Rows from a 3D modeling dataset
Start
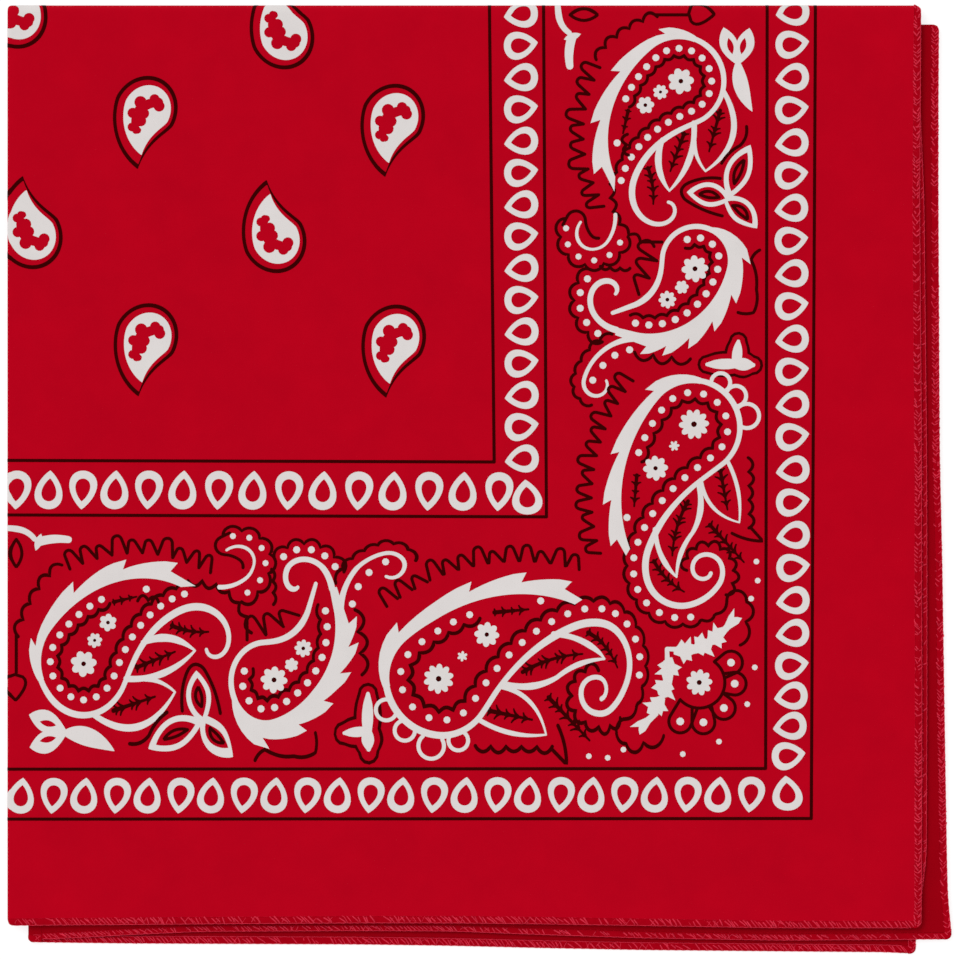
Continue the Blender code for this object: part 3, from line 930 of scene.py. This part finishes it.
def first_paisley():
    """Paint the paisley next to the far fold, with two leaves and a curled tail."""
    outer, front, inner = comma((204.4, 22.6), 13.7, 147.0, 35.5, -60.0, 3.4)
    tail = curl(*way_out(inner), -285.0, 13.0, 1.9)
    body = joined(outer[::-1], front, inner)
    back = joined(part(front, 0.30, 0.0), outer)
    spikes(part(lengthened(back, 7.0), 0.42, 1.0), (-7.6, -5.6), (-13.0, -10.4), 10)
    scallops(bow((178.6, 15.6), (197.6, 2.2), 2.0), 4.4, 1.6)
    beaded(part(joined(body, part(tail, 0.0, 0.12)), 0.20, 1.0), -3.7, 22, depth=0.9)
    scallops(offset(part(tail, 0.10, 0.62), -6.1), 4.2, 1.5)
    scallops(part(offset(body, -6.1), 0.05, 0.12), 3.6, 1.4)
    spot(185.6, 41.4, 1.1)
    crest(back, -1.0, 1.8, ((0.15, 3.3), (0.44, 4.3), (0.70, 4.7), (0.93, 4.9)), 0.40, 4.0, 1.3)
    twig((206.0, 38.5), (201.8, 50.0), 5)
    twig((217.0, 31.5), (213.6, 44.0), 5)
    twig((195.0, 49.0), (196.6, 60.0), 5, 0.6, 2.0)
    twig((189.0, 31.5), (187.4, 38.5), 3, 0.0, 1.4)
    white(joined(part(front, 0.20, 1.0), inner, tail), *FIRST_WIDTHS)
    white(bow((199.4, 40.4), (201.5, 56.0), -2.2), 1.4, 2.1, 1.8, 0.6)
    white(bow((209.0, 35.4), (201.5, 56.0), 2.4), 1.7, 1.6, 1.9, 1.4, 0.6)
    white(bow((209.0, 41.0), (212.5, 50.0), -0.8), 1.5, 0.6)
    white(bow((217.9, 25.5), (212.5, 50.0), 5.8), 1.4, 1.7, 1.8, 1.4, 0.6)
    flower(205.0, 22.6, 4.0, 7, 0.75)
    flower(198.8, 25.9, 2.3, 7, 0.5)
    flower(194.2, 29.9, 2.7, 6, 0.6)


def hook_and_spear():
    """Paint the hook, the eye and the spear that reach in from beyond the far fold."""
    white(travel((167.6, -4.0), 95.0, [(7.0, -15.0), (6.0, -45.0)]), 1.4, 2.0, 1.6)
    paint("white", blade((169.4, 9.9), (174.6, 8.2), 2.2))
    white(bow((171.8, 9.4), (171.2, 18.0), -0.5), 2.8, 2.7, 2.2)
    black(blade((171.3, 2.4), (179.7, 2.4), 3.4))
    black(bow((197.4, 2.4), (207.4, 2.4)))
    black(blade((207.4, 2.0), (215.2, 2.2), 6.4, 0.0, 0.32))


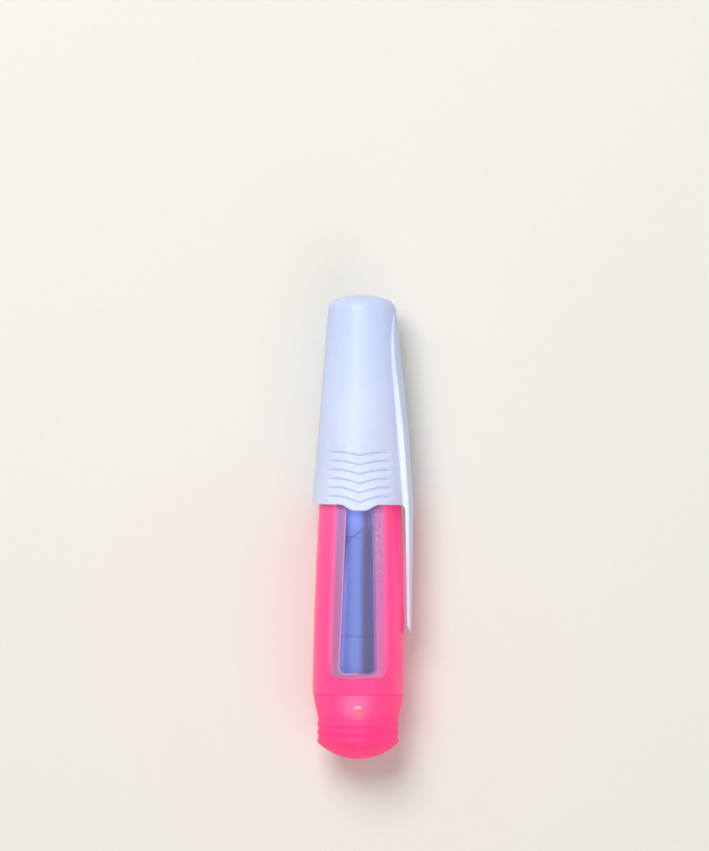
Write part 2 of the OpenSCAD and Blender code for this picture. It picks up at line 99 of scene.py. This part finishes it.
End
→ **Objective**
Search the listing for the word "part" and return each line that holds it.

→ **The answer**
Continue the Blender code for this object: part 3, from line 930 of scene.py. This part finishes it.
    back = joined(part(front, 0.30, 0.0), outer)
    spikes(part(lengthened(back, 7.0), 0.42, 1.0), (-7.6, -5.6), (-13.0, -10.4), 10)
    beaded(part(joined(body, part(tail, 0.0, 0.12)), 0.20, 1.0), -3.7, 22, depth=0.9)
    scallops(offset(part(tail, 0.10, 0.62), -6.1), 4.2, 1.5)
    scallops(part(offset(body, -6.1), 0.05, 0.12), 3.6, 1.4)
    white(joined(part(front, 0.20, 1.0), inner, tail), *FIRST_WIDTHS)
Write part 2 of the OpenSCAD and Blender code for this picture. It picks up at line 99 of scene.py. This part finishes it.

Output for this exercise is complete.